THE DEEP is a beautifully written, emotionally charged story. What I knew going in was that the book was inspired by a song by clipping., itself inspired by the music of Drexciya, who imagined water-breathing descendants of enslaved Africans drowned during the crossing. (An excellent afterword by the members of clipping. discusses the evolution of this collaborative mythology.) Where Solomon takes the story, and how they structure their telling, is fascinating and unexpected (a trait I admired in their debut). Some of the elements this short novel dwells on were not as interesting to me as other parts that got less attention, but I remain a fan of Solomon's inventive writing.
→ THE CHARISMA MACHINE: THE LIFE, DEATH, AND LEGACY OF ONE LAPTOP PER CHILD by Morgan G. Ames: The One Laptop per Child project aspired to build cheap, sturdy laptops that kids in the developing world would use to teach themselves software programming and hardware maintenance. From the beginning, OLPC failed to live up to many of its goals, but the project still captured the public imagination due to the charismatic ideas and personalities behind it. Morgan Ames spent half a year in Paraguay observing schools with OLPC laptops to discover the reality of how they worked in classrooms (frustratingly, with much breakage) and how children used them in their free time (more for media and games than learning). In this book, she examines OLPC in the context of other utopian projects, presents findings from her fieldwork, and considers how cultural and gendered biases shaped the project.
THE CHARISMA MACHINE traces a fascinating subject with care and insight. While the writing is generally accessible, the book is a work of scholarship from an academic press, and parts were a bit dense on theory for me, especially the first chapter. I wouldn't fall into the usual audience, but Morgan is a friend, and I've followed this book's progress from fieldwork to dissertation to manuscript. Once past the more abstract section, I read the rest with interest, curious to learn about the development of the laptop and eager to discover how it was received by the children of Paraguay. This is a thoughtful, thoroughly researched book with a charisma of its own.
→ REMAINS OF THE DAY by Kazuo Ishiguro: Stevens has served as the butler of Darlington Hall for over thirty years. He worked for Lord Darlington himself until his death, and now in 1956, the home is owned by an American gentleman. The state of the house and the size of its staff are greatly diminished, and so is the reputation of his late lordship, all facts that trouble Stevens when he takes the time to think about them. He's presented with quite a bit of thinking time when he gets the opportunity to borrow his employer's car for a road trip to admire the beauty of England and visit a former colleague. Along the way, he ponders the question of what makes a great butler, the nature of dignity, and the political choices of Lord Darlington before and during the war.
The core of this novel is Stevens's narration and his tightly controlled perspective on everything he's experienced and witnessed in his years of service.
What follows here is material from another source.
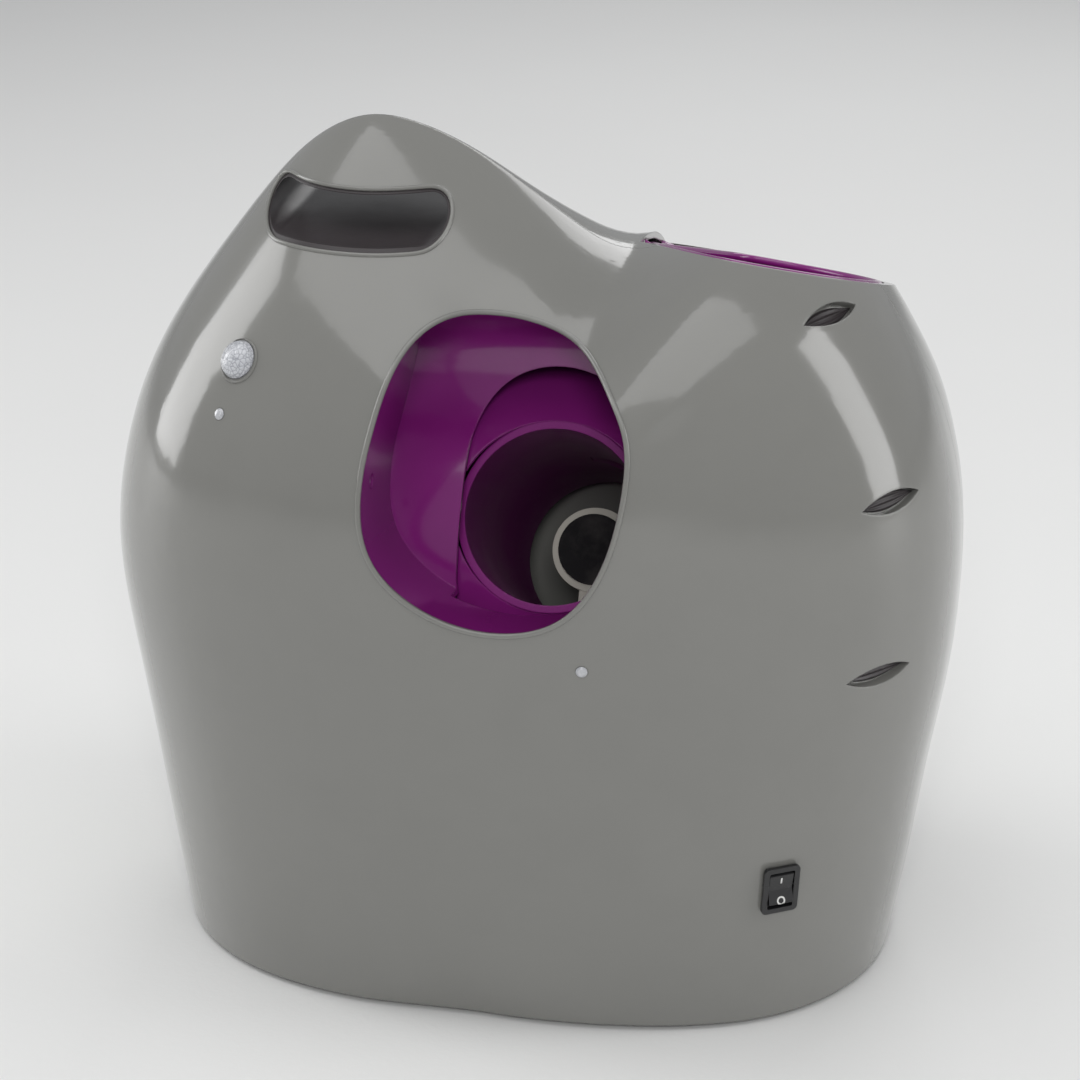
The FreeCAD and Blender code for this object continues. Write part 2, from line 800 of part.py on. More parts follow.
# ---------------------------------------------------------------- launch tube
HAMMER_AXIS = (-hammer_back, -hammer_drop)
STRIKE_REACH = strike_module * (strike_sector_teeth + strike_pinion_teeth) / 2.0
PINION_AXIS = (HAMMER_AXIS[0] + STRIKE_REACH * math.cos(math.radians(mesh_angle)),
               HAMMER_AXIS[1] + STRIKE_REACH * math.sin(math.radians(mesh_angle)))
REDUCTION_REACH = reduction_module * (reduction_wheel_teeth + motor_pinion_teeth) / 2.0
MOTOR_AXIS = (PINION_AXIS[0] + REDUCTION_REACH * math.cos(math.radians(motor_angle)),
              PINION_AXIS[1] + REDUCTION_REACH * math.sin(math.radians(motor_angle)))
shaft_r = 3.0
plate_thickness = 5.0
plate_corner = 8.0
trunnion_r = 4.0
trunnion_boss_r = 9.0


def tube_outer_r():
    """Outer radius of the launch tube."""
    return tube_bore_r + tube_wall


def plate_x():
    """Inner faces of the two side plates of the tube."""
    return tube_x - tube_bore_r, tube_x + tube_bore_r


def side_plates():
    """Plates hung from the tube that carry the striking gear."""
    left, right = plate_x()
    points = [(-46, 0), HAMMER_AXIS, PINION_AXIS, MOTOR_AXIS, (10, 0)]
    return [side_slab(points, plate_corner, left - plate_thickness, left),
            side_slab(points, plate_corner, right, right + plate_thickness)]


def make_tube():
    """Launch tube with a side socket for the throat and two plates for the striking gear."""
    start = tube_point(-tube_rear, 0)
    end = tube_point(tube_front, 0)
    barrel = rod(tube_outer_r(), start, end)
    socket_end = bucket_x - 2.0
    socket = rod_x(tube_bore_r + 0.5 + tube_wall, tube_x, socket_end, pivot_y, pivot_z)
    left, right = plate_x()
    boss = rod_x(trunnion_boss_r, tilt_x0 - 1.0, left, pivot_y, pivot_z)
    whole = fuse([barrel, socket, boss] + side_plates())
    whole = whole.cut(rod(tube_bore_r, tube_point(-tube_rear - 30, 0), tube_point(tube_front + 30, 0)))
    whole = whole.cut(rod_x(tube_bore_r + 0.5, tube_x, socket_end + 5, pivot_y, pivot_z))
    arm_slot = side_slab([(-tube_rear - 10, -60), (-tube_rear - 10, 0), (-hammer_back + 12, 0),
                          (-hammer_back + 12, -60)], 0, tube_x - 9.0, tube_x + 9.0)
    under = rod(tube_outer_r() + 1, tube_point(-tube_rear - 12, 0), tube_point(tube_front, 0))
    whole = whole.cut(arm_slot.common(under))
    whole = whole.cut(rod_x(trunnion_r + 0.02, tilt_x0 - 5, left - 2.0, pivot_y, pivot_z))
    for (s, h), radius in ((HAMMER_AXIS, shaft_r + 0.02), (PINION_AXIS, shaft_r + running)):
        centre = tube_point(s, h)
        whole = whole.cut(rod_x(radius, -40, 100, centre.y, centre.z))
    motor = tube_point(*MOTOR_AXIS)
    whole = whole.cut(rod_x(5.0, right - 2, right + 10, motor.y, motor.z))
    whole = whole.cut(rod_x(6.0, left - 10, left + 2, motor.y, motor.z))
    save("launch_tube", whole)
    save("trunnion_pin", rod_x(trunnion_r, bearing_x - 5.0, left - 2.2, pivot_y, pivot_z))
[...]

What first drew me in is the intriguing way Stevens addresses his audience as already familiar with the world he's describing and, for example, knowledgeable about which butlers are held at the top of the profession. (Ishiguro uses the same narrative trick in the excellent NEVER LET ME GO, but I still found it just as effective here.) Then as the book progresses, it becomes clear there's an awful lot in Stevens's memories he's determined not to consider, and the story becomes about reading between the lines. I thought the setup was leading to a surprising reveal at the end, and that wasn't the case, but aside from that letdown, I enjoyed the journey and the craft of this story.
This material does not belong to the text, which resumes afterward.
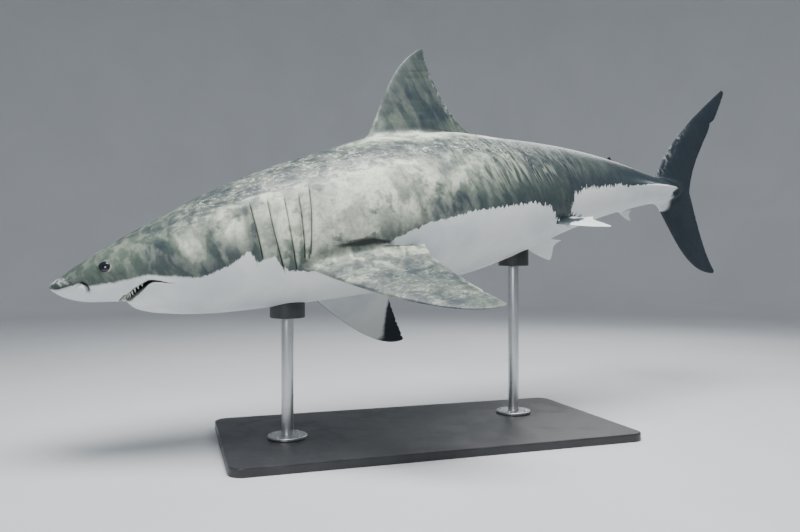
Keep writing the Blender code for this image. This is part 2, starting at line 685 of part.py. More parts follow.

→ THE REVISIONERS by Margaret Wilkerson Sexton: In 2017, Ava accepts a job taking care of her rich white grandmother so she can move her son to a better neighborhood and school. In 1924, Ava's multiple-great-grandmother on the other side, Josephine, looks back on her long life, the family she's raised, the farm she's built, and her childhood in slavery. Ava worries about her son being one of the only black students in his new school. Josephine worries about how her grandson will fare when his father remarries. Both women face looming racist threats: Ava from the declining mind of her grandma, Josephine far more dangerously from her new white neighbors. Josephine's memories of her time in slavery, and the visions and dreams that appear in the story, shed more light on the connections between the distant generations.
In reflecting on how to describe this novel, I've teased out some parallels that tie the timelines together, but these were less clear while reading the somewhat disjointed narratives. Ava and Josephine are both strong characters with complicated lives, and I wished for a greater and earlier understanding of why their stories were paired. The novel contains good historical detail in the 1924 and 1855 sections, and I was interested to see childbirth and midwifery depicted in all the time periods. Unfortunately, though, the overall story fell short for me.
Good Stuff Out There:
→ For Book Riot, Danika Ellis researches the various reasons why books are rectangular: "The other crucial piece of human anatomy that comes into play while reading is our hands. The proportions of a book look pretty similar to that of our hands, which makes sense because they should fit together. While the first books being bound were usually put on pedestals to be read, books now are meant to be held, which means they should be optimized to that shape--which may also explain how books have gotten shorter since their first incarnations."